Put your Bidding Into Action — Try these practice games and test your bidding and playing skills.

Bidding Into Action – Practice Games

More Quizzes — For anyone who would like more quizzes to test and review bidding, new ones are posted about once a week on Facebook. Click here: A Teacher First Facebook Page.  Discussing the bidding can  help you and your partner communicate better, so that you understand each other’s bids with confidence and trust. If you don’t have Facebook and would like to receive these quizzes by email, contact me at info@ateacherfirst.com.

Do expect to make mistakes — often you will learn more from your errors than from anything else. Here are some self-evaluating questions that may help you to identify the problems and solutions.

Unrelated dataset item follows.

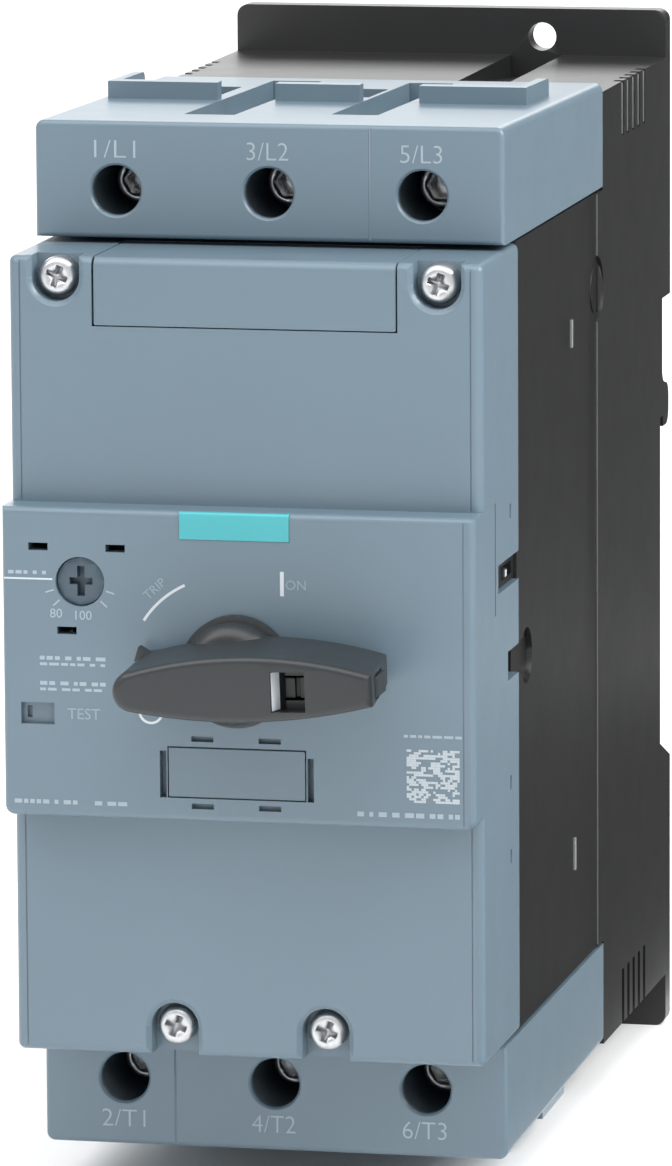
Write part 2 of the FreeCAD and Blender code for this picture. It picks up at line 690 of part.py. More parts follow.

1) Was the bidding incorrect? (Perhaps the bidding was very difficult and it was almost impossible to reach the best contract and level.)
2) Did I play the hand as best I could? Could I have planned out the sequence better?
3) Did the lead card make a difference?
4) Was there anything else that I could have done differently?
5)  Was everything done to the best of my knowledge, but the game was just not makeable?
(E.g. no finesses worked, the hands were skewed, one opponent held all the trump, etc.).

If you bid a contract and made over-tricks, it’s also a good idea to consider these questions:
1) Could I have bid higher? Would it have made a difference?
2) Did I miss out on bidding to game or a slam? If so, was there a way I could have changed my bidding?
3) Did the opponents make mistakes which allowed me to get more tricks than I deserve?

And finally, about the rules. I have always emphasized to my students that they must know the rules before they can break them, or bend them, shall we say. Sometimes there is no bid that is absolutely correct. One time I overcalled the opponent’s 1 Spade bid having only 4 hearts (but they were the top 4!) and we got the top score because of it. I knew I was misleading my partner, but I felt it was worth it as there was no bid which could describe my hand accurately and this was the best alternative to passing. Occasionally, it may be necessary to break the rules to stay in the bidding, but you should know what the rule is and why you are breaking it. If your partner is a stickler for the rules, then you may have a problem. Having a respectful, compatible and understanding partner certainly helps.